Jocelyne Bloch

ORCID iD
https://orcid.org/0000-0002-6405-1590

Biography

Dr Jocelyne Bloch graduated in the Faculty of Medicine of Lausanne University in December 1994. She trained in Neurosurgery with Prof Nicolas de Tribolet, Prof Arnaldo Benini and Prof Jean Guy Villemure in Lausanne and Zurich and obtained her neurosurgical degree in 2002. She specialized in stereotactic and functional neurosurgery, and acquired an extensive experience and expertise in deep brain stimulation (DBS) and neuromodulation for movement disorders, pain and epilepsy. She is in charge of the functional neurosurgical unit at the CHUV. Very active in experimental medicine and translational neuroscience, she nourishes a profound interest in the development of new indications for DBS, and in advancing technologies and therapeutic paradigms in neuromodulation, neuro-regeneration, and cell therapy.
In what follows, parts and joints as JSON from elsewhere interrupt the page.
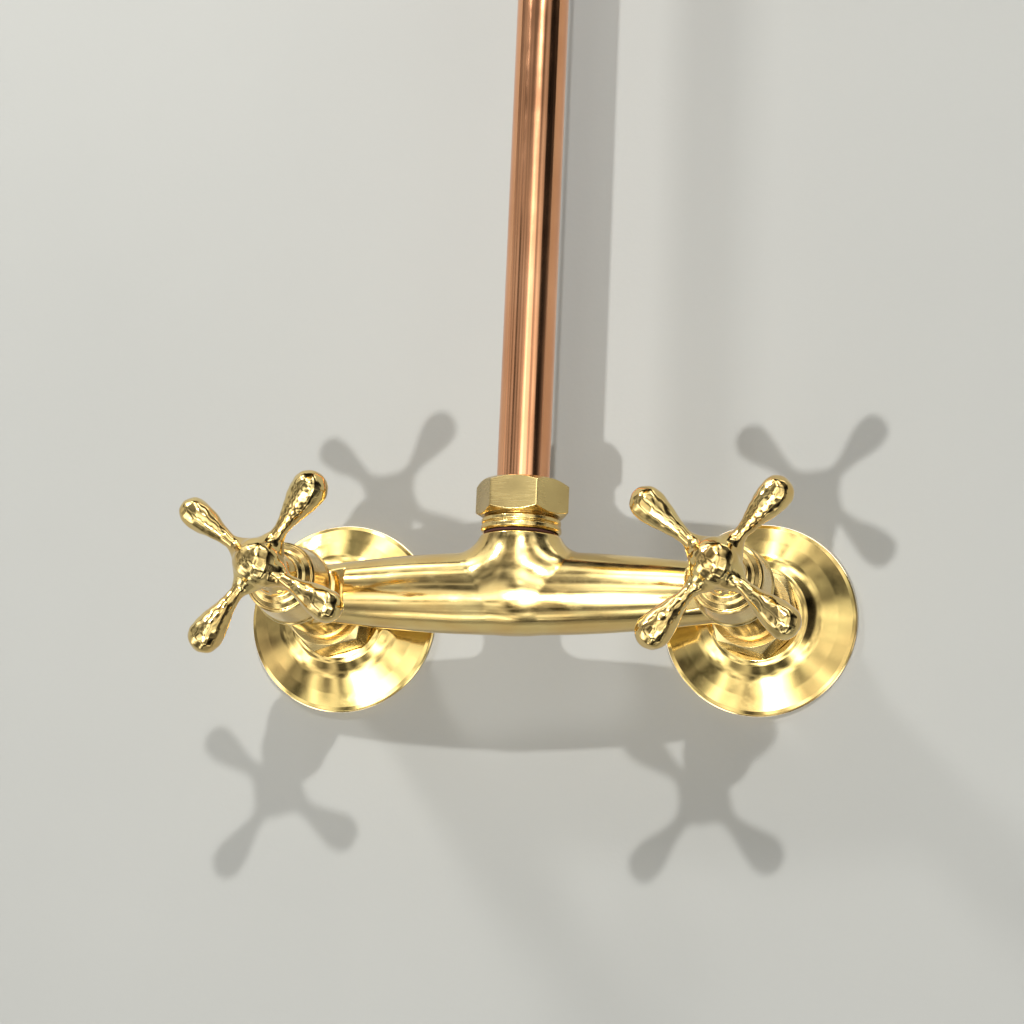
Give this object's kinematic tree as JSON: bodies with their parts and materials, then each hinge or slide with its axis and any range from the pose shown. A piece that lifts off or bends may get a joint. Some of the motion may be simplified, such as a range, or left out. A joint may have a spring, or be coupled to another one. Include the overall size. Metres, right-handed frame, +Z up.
{
  "type": "rainfall shower column",
  "caption": "Wall-mounted shower column: brass two-handle mixer, copper riser bent into an overhead arm, wall bracket and round rain head on a ball joint.",
  "frame": {"origin": "the point on the finished wall midway between the hot and cold inlet axes", "axes": "+Z up along the riser, +Y into the wall, +X towards the cold side, to the right of someone facing the column"},
  "size_m": [0.2176, 0.511, 1.003],
  "materials": {
    "polished_brass": "hand-polished yellow brass",
    "turned_brass": "as turned, lightly tarnished",
    "polished_copper": "polished copper tube",
    "steel": "bright steel",
    "ceramic": "lapped alumina",
    "black_rubber": "moulded",
    "fibre": "pressed vulcanised fibre"
  },
  "bodies": {
    "column": {"mixer_body": "polished_brass", "hot_wall_connector": "turned_brass", "hot_wall_flange": "polished_brass", "hot_union_nut": "polished_brass", "hot_union_washer": "black_rubber", "hot_headwork": "turned_brass", "hot_headwork_seal": "black_rubber", "hot_fixed_disc": "ceramic", "hot_bell": "polished_brass", "cold_wall_connector": "turned_brass", "cold_wall_flange": "polished_brass", "cold_union_nut": "polished_brass", "cold_union_washer": "black_rubber", "cold_headwork": "turned_brass", "cold_headwork_seal": "black_rubber", "cold_fixed_disc": "ceramic", "cold_bell": "polished_brass", "riser_washer": "fibre", "riser_collar": "polished_brass", "riser_olive": "turned_brass", "riser_nut": "polished_brass", "riser_pipe": "polished_copper", "bracket_rose": "polished_brass", "bracket_stem": "polished_brass", "bracket_clamp": "polished_brass", "bracket_screw_left": "polished_brass", "bracket_screw_right": "polished_brass", "arm_nut": "polished_brass", "arm_olive": "turned_brass"},
    "hot_handle": {"hot_cross_handle": "polished_brass", "hot_grub_screw": "steel", "hot_spindle": "turned_brass", "hot_spindle_clip": "steel", "hot_spindle_o_ring": "black_rubber", "hot_turning_disc": "ceramic"},
    "cold_handle": {"cold_cross_handle": "polished_brass", "cold_grub_screw": "steel", "cold_spindle": "turned_brass", "cold_spindle_clip": "steel", "cold_spindle_o_ring": "black_rubber", "cold_turning_disc": "ceramic"},
    "swivel": {"ball_stud": "polished_brass"},
    "head": {"swivel_ring": "polished_brass", "head_socket": "polished_brass", "ball_seal": "black_rubber", "head_lock_nut": "turned_brass", "head_dome": "polished_brass", "head_carrier": "turned_brass", "spray_plate": "polished_brass", "plate_screw_1": "polished_brass", "plate_screw_2": "polished_brass", "plate_screw_3": "polished_brass", "plate_screw_4": "polished_brass"}
  },
  "joints": [
    {"name": "hot_handle_turn", "type": "hinge", "parent": "column", "child": "hot_handle", "pos_m": [-0.075, -0.105, 0], "axis": [0, -1, 0], "range_deg": [0, 90]},
    {"name": "cold_handle_turn", "type": "hinge", "parent": "column", "child": "cold_handle", "pos_m": [0.075, -0.105, 0], "axis": [0, -1, 0], "range_deg": [-90, 0]},
    {"name": "head_turn", "type": "hinge", "parent": "column", "child": "swivel", "pos_m": [0, -0.381, 0.867], "axis": [0, 0, 1], "continuous": true},
    {"name": "head_tilt", "type": "hinge", "parent": "swivel", "child": "head", "pos_m": [0, -0.381, 0.867], "axis": [1, 0, 0], "range_deg": [-15, 15]}
  ]
}
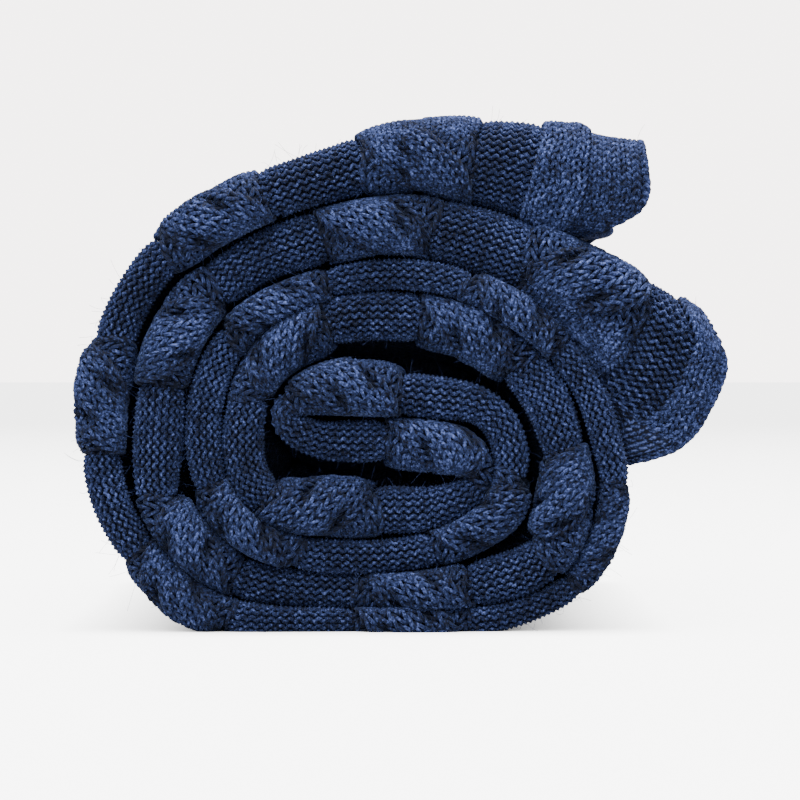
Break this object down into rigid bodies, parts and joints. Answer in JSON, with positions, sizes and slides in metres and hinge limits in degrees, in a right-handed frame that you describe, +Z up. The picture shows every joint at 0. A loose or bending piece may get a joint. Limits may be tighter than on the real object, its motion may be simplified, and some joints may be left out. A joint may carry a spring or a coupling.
{
  "type": "cable knit blanket",
  "caption": "Knitted throw with raised cable bands, folded lengthwise and rolled up, resting on its side with two loose ends open at one side.",
  "frame": {"origin": "middle of the base of the whole roll's box, on the surface that it rests on", "axes": "+Z up, +Y along the roll from its long rounded front fold to its hems, +X towards the two loose ends"},
  "size_m": [0.1936, 0.3246, 0.1559],
  "materials": {
    "navy_yarn": "matte knitted yarn, slightly fuzzy, brighter on the raised cables"
  },
  "bodies": {
    "root": {"blanket": "navy_yarn"}
  },
  "joints": []
}
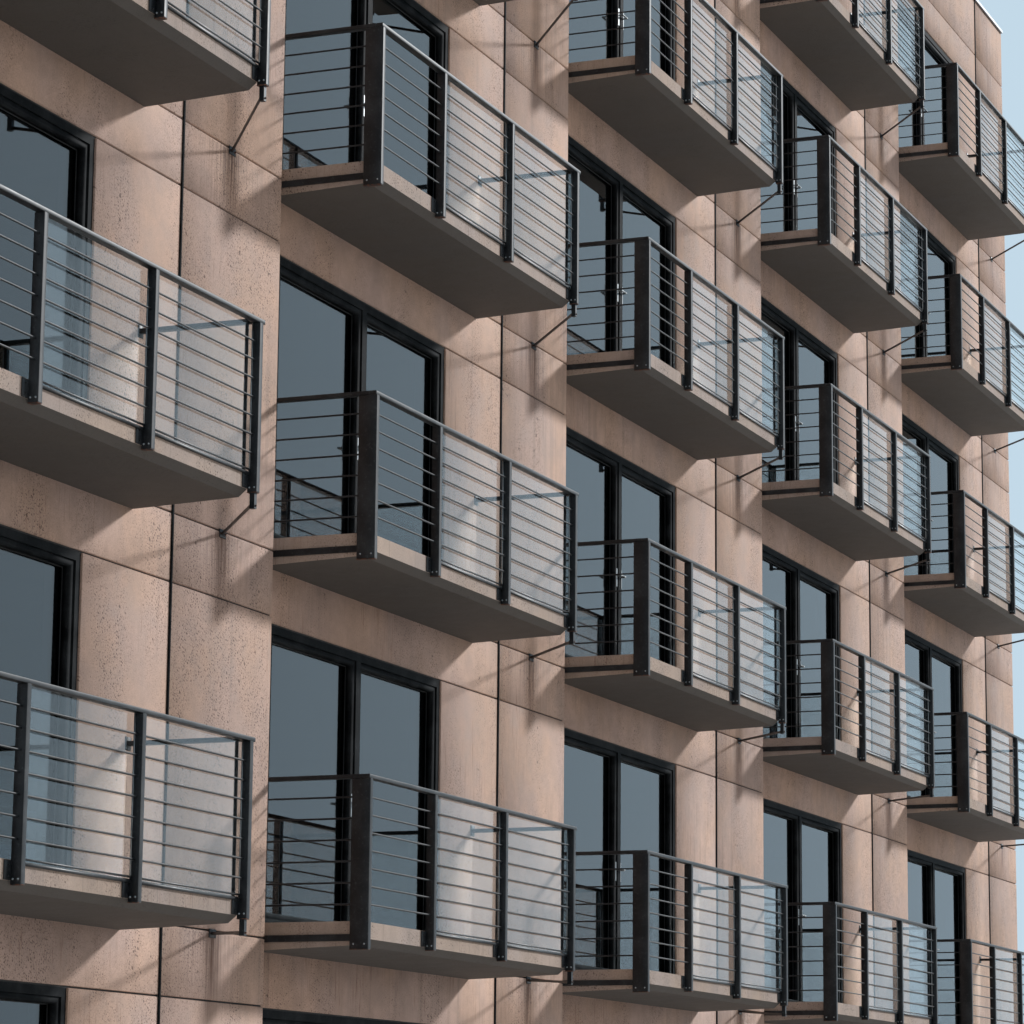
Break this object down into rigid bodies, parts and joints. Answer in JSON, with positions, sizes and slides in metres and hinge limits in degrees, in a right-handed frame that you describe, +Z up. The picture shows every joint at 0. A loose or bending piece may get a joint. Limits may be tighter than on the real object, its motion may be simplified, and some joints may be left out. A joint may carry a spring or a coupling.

She seeks to gather all these novel therapeutic strategies under a common umbrella that will foster optimization of treatment options for patients suffering from neurological impairments. From 1997 to 1999, she joined the laboratory led by Prof Patrick Aebischer where she performed both basic and translational research projects in the field of gene therapy and neuroregeneration. She acquired a substantial experience in experimental neurosurgery in multiple animal models of neurological disorders including Parkinson’s disease and spinal cord injury. She contributed to two high-profile studies in non-human primates published in Science and Nature Medicine. She continues fruitful collaborations with Prof Eric Rouiller, who leads the Primate center in Fribourg. In collaboration with Dr Jean François Brunet, she is pioneering the development of adult brain cell autologous transplantation for patients with stroke. She also collaborates with Prof Grégoire Courtine and Prof José del R. Millan, who are both professors in the center for neuroprosthetics at EPFL. These research projects focus on the translation of electrochemical neuromodulation therapies to improve locomotion after spinal cord injury in humans, and for the development of closed-loop DBS strategies in Parkinsonian patients.